The extra action deck (the 7 deck) provides some great new possibilities. It was certainly more of a challenge determining the best cards for each player. With only 4 players, it usually meant there was something juicy for most players, some still better than others of course. Even with 5 players, it shouldn't suffer the problem of the last player to go getting something too drack.

Andrew played his 13 first round to secure the Grand Inquisitor and march all his men onto the Ship. Second to play, I chose the move the King card and moved a heap of caballeros to the ship thinking I'd move the King inland so no one else could move onto the ship, but a minor brain explosion made me forget what I was doing and after round 1 everyone had 3 men on the ship ready for expansion overseas.

In round 2 I secured the "score all first's" card with my 12 - a coup towards the start of any game with so many regions vacant which can be easily won by 1 caballero. My ship men spread to the four winds. Faced with a choice of taking Andrew's or Michael's grande province, I went with Michael's as it was worth one point more. As the scoring started, it was pointed out that Andrew would score the two Grand Inquisitor provinces which I'd failed to grasp. Now usually moves made through a lack of understanding of the rules are allowed to be replayed, but no slack was granted tonight. The result was still ok ... I surged out to a lead, but Andrew was a lot closer than he should have been and poor old Mikey didn't score at all. Right, the gloves were clearly off. Banter mode off. Song mode off. Time to concentrate!

As the game progressed, Andrew and I (with a few more El Grande playings under our belts) pulled away, with Michael trying to catch Craig for third. This meant my strategy of flooding Andrew's provinces with caballeros for the rest of the game was fairly unmolested by Michael and Craig as the battled each other in Valencia and new Castile. Craig pursued a 7-deck, ship, get gold/wares strategy, while Micheal flooded the high-scoring inland regions. Despite the allure of the ship, I remained dedicated to the Castile, scoring first each time, and making sure I had a region targetted for those caballeros each time to double score them.

Andrew led me by 1 point after the second scoring, with Craig and Michael battling for third a bit behind. The last 3 rounds saw some see-sawing of the caballeros in the Limits table in Aragon (my home province) which needed correcting, and a great "score all 4 region's play" by Andrew that moved him from 10 points down to about 15 up. But my weight of Caballeros on the board in key regions (ie Andrew's) counted in the end, allowing me to snatch victory.

Scores: I ended up around 8 spaces into the 8th edge (second lap ... there's a heap more scoring in this game), Andrew 7 behind, Craig about 20 behind Andrew, and Michael another 20 or so behind.

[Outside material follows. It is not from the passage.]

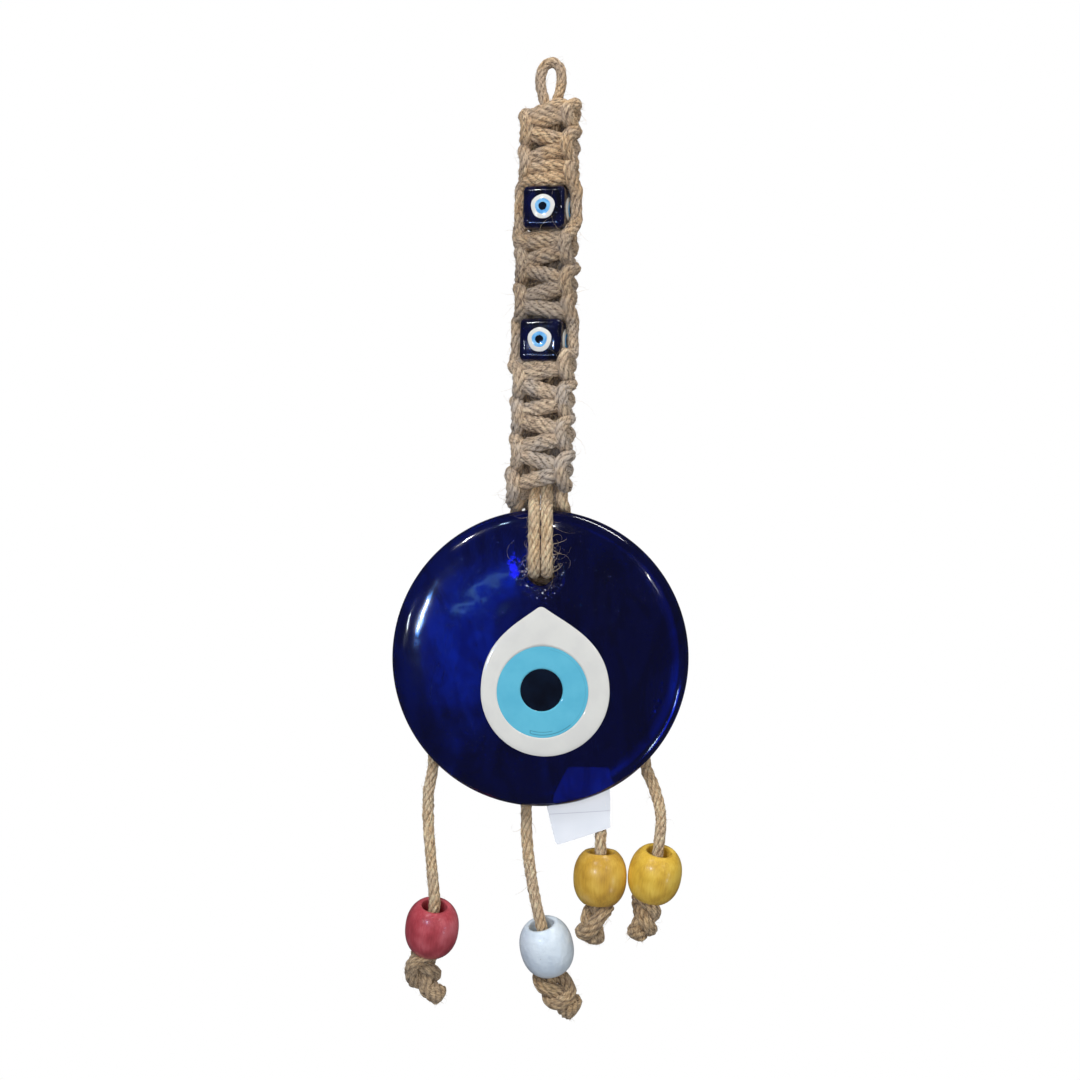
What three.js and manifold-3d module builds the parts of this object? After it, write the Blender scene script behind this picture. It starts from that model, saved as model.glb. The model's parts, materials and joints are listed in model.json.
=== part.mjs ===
// Evil eye ornament: a knotted jute strap with two glass cube beads, a cobalt glass disc with
// a fused eye, and four cord tails that each carry a wooden bead above an end knot.
//
// Millimetres, +Z up. The eye faces -Y. The origin is the point inside the top of the hanging
// loop that rests on the nail. Soft cord is held as plain tubes and blocks of its outer shape.

import * as THREE from 'three';
import { RoundedBoxGeometry } from 'three/addons/geometries/RoundedBoxGeometry.js';
import { mergeVertices } from 'three/addons/utils/BufferGeometryUtils.js';
import Module from 'manifold-3d';

const wasm = await Module();
wasm.setup();

// ---------------------------------------------------------------- driving dimensions

const GAP = 0.3;                // left between pieces that touch
const CORD_D = 3.5;             // jute cord, lying free
const TIGHT_D = 3.0;            // the same cord pulled tight in the strap

const STRAP_LEAN = 1.42;        // degrees the strap hangs off the vertical, bottom to the left
const STRAP_TURN = -14;         // degrees the strap is turned about its own length
const STRAP_HALF = 10;          // half the width of the knotwork
const STRAP_THICK = 8.4;
const KNOT_PITCH = 10.7;        // one square knot
const KNOT_NOTCH = 1.1;         // depth of the dips between the bumps of the knotwork's edges
const KNOT_ROUND = 3.5;         // how far in its rounded edges reach
const KNOT_START = 12.4;        // from the origin down to the first knot
const UPPER_LENGTH = 24.4;      // three stretches of knotwork
const MIDDLE_LENGTH = 27.0;
const LOWER_LENGTH = 40.1;
const UPPER_FIRST = 1.6;        // from a stretch's top down to the middle of its first right-hand bump
const MIDDLE_FIRST = 5.1;
const LOWER_FIRST = 0.2;

const CUBE = 12.4;              // glass cube bead
const CUBE_ROUND = 2.2;
const CUBE_HOLE_R = 3.6;
const DOT_DEPTH = 1.0;
const DOT_WHITE_R = 3.65;
const DOT_BLUE_R = 2.35;
const DOT_PUPIL_R = 1.25;
const DOT_GAP = 0.15;

const DISC_R = 45;
const DISC_THICK = 9;
const DISC_X = -3.34;           // the disc hangs below the strap's lower end
const DISC_Z = -179.3;
const HOLE_R = 4.7;
const HOLE_Z = 24.9;            // above the disc's centre
const CRATER_R = 7;
const CRATER_DEPTH = 2;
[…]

The normal El Grande after 10 playings rates an 8 with me for 'very good game I like to play, will never turn down a game'. I thought the Grand Inquisitor and Colonies expansion took the game to a new level (and for me gave it a new lease of life) and am upping the rating to a 9 for 'excellent game, often want to play it'.

There are new options to consider, ways to score and strategies to unfold. Indeed the original El Grande is oft-criticised for being too tactical and not strategic enough. This expansion provides more scope for strategy, providing reward for long term planning and objectives (ie how and when to use the Grand Inquisitor, the ship, the castile, how and when to deploy caballeros, which player needs attacking). One of the reasons I think this holds is that the extra action decks allow more scope for getting caballeros out. Because there are more cards/actions, you're not as restricted to getting the most out of every tactical play - you can afford to sacrifice some tactical short term play for the furthering of your strategic objectives.

Although it took 2 and a half hours to play, we were all engrossed throughout. Everyone commented that it was better than the original, and I doubt we'll play without the expansion again. The theming is also much stronger with the caballeros exploring the new world and bringing back treasures. Its a game that kept me awake last night afterwards re-living it and that's always a sign of quality. I'm looking forward to trying the other expansions that came with the pack.